One thing you might not realize that impacts your immune system is your sleep. But how is your immunity affected by your sleep and how much should you be getting?
Why is a good night’s sleep important for the immune system?
Eric J. Olson, M.D, says, “During sleep, your immune system releases proteins called cytokines, some of which help promote sleep. Certain cytokines need to increase when you have an infection or inflammation, or when you’re under stress. Sleep deprivation may decrease production of these protective cytokines. In addition, infection-fighting antibodies and cells are reduced during periods when you don’t get enough sleep.” Long-term lack of sleep can increase your risk of obesity, diabetes, and cardiovascular disease.
How much sleep do we need to strengthen our immune systems?
Dr. Olson recommends seven to eight hours of good sleep for adults, nine to 10 hours for teenagers, and 10 or more for school-aged children.
Tips on getting a good night’s sleep:
- Stick to a routine.
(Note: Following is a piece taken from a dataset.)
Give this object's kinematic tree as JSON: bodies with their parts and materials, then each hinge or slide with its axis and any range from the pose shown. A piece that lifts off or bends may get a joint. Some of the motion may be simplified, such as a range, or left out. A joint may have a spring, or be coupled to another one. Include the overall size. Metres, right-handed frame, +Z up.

Philip Cheng, Ph.D., says that waking up at the same time every morning helps to stabilize your circadian rhythm.
- Schedule in some time to wind-down before bed. Try reading a book or engaging in a non-stimulating activity.
- Stay away from electronics. There’s evidence that blue light from electronics can impact your circadian rhythm and can keep you wide awake when you’re supposed to be feeling tired according to Dr. Cheng.
- Create an ideal sleeping environment. Dr. Cheng suggests a dark room and a temperature between 65 and 70 degrees for perfect sleeping conditions.
- Don’t have a large meal right before bed.
- Limit your caffeine and alcohol intake before bed. Dr. Cheng says, “While alcohol can make you initially sleepy, it can wake you up as it becomes metabolized in the middle of the night. Avoid it within three hours of bedtime.”